Tuesday, April 11, 2017

Lost, But not Forgotten

Two years ago while preparing for an exhibit titled The Left Behind at Fountain Street Fine Arts in Framingham, I was putting together an installation titled Forget-Me-Not. I measured all of my students with pieces of string color-coded by their grade level. These strings were weighted down with a little ceramic tags that was also color-coded and had their initials on it. I tried to paint one side of each string white, representing the great lengths one goes through to make sure students all learn the same curriculum. Unfortunately, this is often at the expense of the students' own creativity and expression. Needless to say this method isn't always best. I intended for the piece to have one side that would be mostly white and another side full of color, showing how society pulls the color right out of these creative children and we have to work against that just to keep it there, let alone foster and develop these skills. This installation was successful, but it did not go exactly as planned, just like in the real world, children do not always listen. This isn't always a bad thing. The installation was more colorful than I intended and that was a good thing...

A detail of the installation

Forget-Me-Not at Fountain Street Fine Art, July 2015

At the opening reception

Recently I watched this animated video that works off of the same themes as the installation above. I need to warn you, it made me cry... http://www.boredpanda.com/award-winning-film-society-saps-creativity-alike/

Following the exhibition, I hung this piece back in my studio so that the strings would not get tangled. Recently, I took them down and cut off the ceramic tags.

I placed them into a class jar which certainly was not half empty....if anything it was too full. Too full has been one of the main challenges I had to deal with as an educator. There is always more, but nothing ever gets taken away, instead things just pile up and there simply isn't room for everything anymore...

People have their own ways of dealing with this issue, what was best for me, may not be best for someone else, but I decided after 16 years of service as an educator, to make room for other things.

Sure, that has left me with a tangled mess of strings that once were all hanging in straight lines, but things need to get messy before they can come back together. Reminds me of a quote that I read "....and then I fell apart, and it was the most beautiful moment ever, because right then, I realized that I could put the pieces back together the way I wanted them to be." Building a new foundation, that comes from the parts and pieces of the things that happened before.... I started this piece titled Lost, But not Forgotten....

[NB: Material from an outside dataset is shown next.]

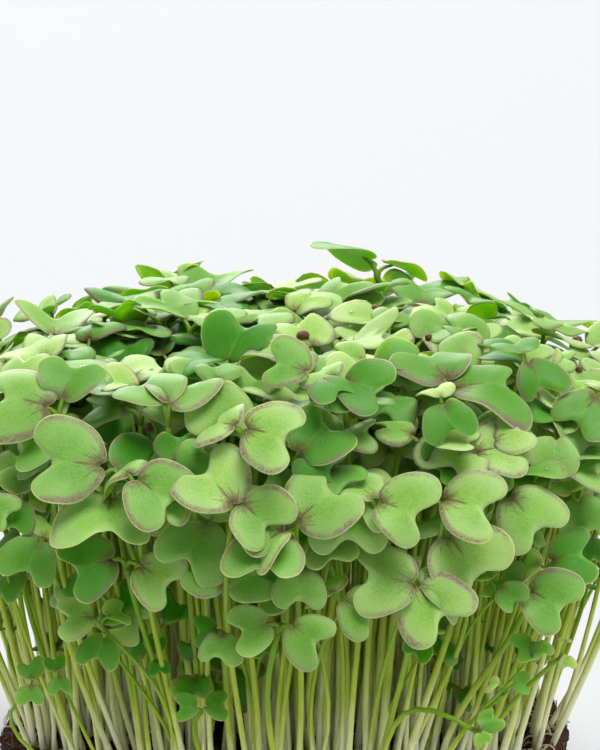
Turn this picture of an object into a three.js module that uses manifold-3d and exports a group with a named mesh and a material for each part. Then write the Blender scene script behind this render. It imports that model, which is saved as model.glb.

The first few minutes of Lost, But not Forgotten

This will be a timed piece that will be added to the installation in the Labor of Love exhibition on display now at Mill No. 5 in Lowell. Last Sunday I was there working on this piece in the exhbition space. There was loud elevator music playing from the speaker up on the wall that would get on anyone's nerves.... It was getting to me when a girl, that helps with the farmer's market downstairs, came upstairs to help. It turns out that the girl was once a student of mine! What are the odds of that? I was Emma Galante's art teacher for six years while she was at Bates Elementary school a long time ago and Emma had just recently been interested in weaving. What are the odds of that? It was meant to be. So happy the music was there, so I could reunite with Emma. I measured her height and she added to the piece. I look forward to weaving with her more in the future and I was so happy when she turned that music off!

I was also feeling the love from my fellow yogis in teacher training with me right now. They hear me talk about weaving and how to me, it connects to yoga and breath.  It was so nice for them to come and see the work in person and get the chance to add to this project. Each person who participated on Sunday, was measured with a piece of string and then they added their height into the piece.

Heather Brien weaving on a sunny Sunday morning in Lowell.
Heather weaving her height into the piece.
Ranjani Pinto weaving her height.

Ranjani's husband and her friends added tot he piece as well.
I completed this piece back home in my living room.  326 minutes of Lost, But not Forgotten will be added to the installation in the hallway at Mill No. 5 bringing the total number of minutes up to 4,425 minutes.